Dafi adds, “When talking about the use of 3D in web design, we should also mention technical abilities that were improved upon over the last year, and therefore more easily incorporated into the fresh outcropping of websites. Additionally, code libraries were made available to use, making it easier to create 3D interactive designs. You can now use your own imagery on top of an existing code to make it into a 3D experience.”

Gucci Gift is the brand’s interactive “Office party”, released in anticipation of the holiday gifting season. It’s interesting to see how they chose to place the scene in an office - a space we all missed (or haven’t..?) this year, while portraying it as if it exists solely in the past—old vintage furniture in an anachronistic environment.

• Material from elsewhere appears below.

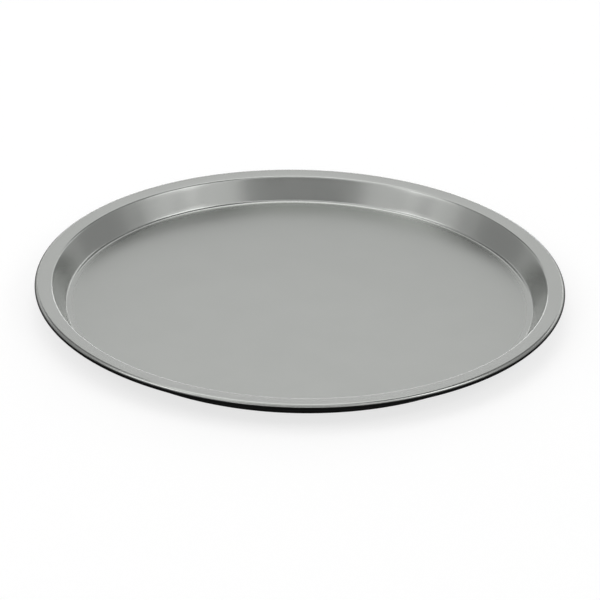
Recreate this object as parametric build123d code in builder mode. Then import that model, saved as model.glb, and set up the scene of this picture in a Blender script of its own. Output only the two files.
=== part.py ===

A different take on this theme can be seen in Olympia Gallery’s website. Since museums and galleries could no longer welcome visitors, they chose to transform their website into the virtual experience of strolling through the gallery space and looking at the artwork. This is almost a non-design visit—the 3D effect is there only to provide you with the feel of the space, and the works are given the space to become the focal points.

Experimental grid and layout

“As we all got used to digital experiences, online behaviors became our second nature. The existence of mainstream digital aesthetics meant that there could be fringes as well. Designers now feel more comfortable pushing the boundaries and experimenting with the way a website is structured and how they present the content and navigation. Now that we all know the rules—we can break them,” says Dafi.

This newfound freedom allows for alternative and fresh, experimental designs. We can see this predominantly in the approach to layout. There are no more simple pages with a regular scroll and top menu, rather complex systems, resembling more of an editorial approach, and with a twist.

The Mind Gap is a UK initiative dedicated to normalizing the conversation around mental health. The use of a variety of fonts, backgrounds, images and blocks creates a special scrolling experience.

Sissy Screens is a queer screen culture platform, using a gridded menu and split screen for navigation.

The website of Omotesando a directing duo, uses vertical blocks with a horizontal scroll, and a mix of typography and imagery, creating an editorial aesthetic on the project’s pages.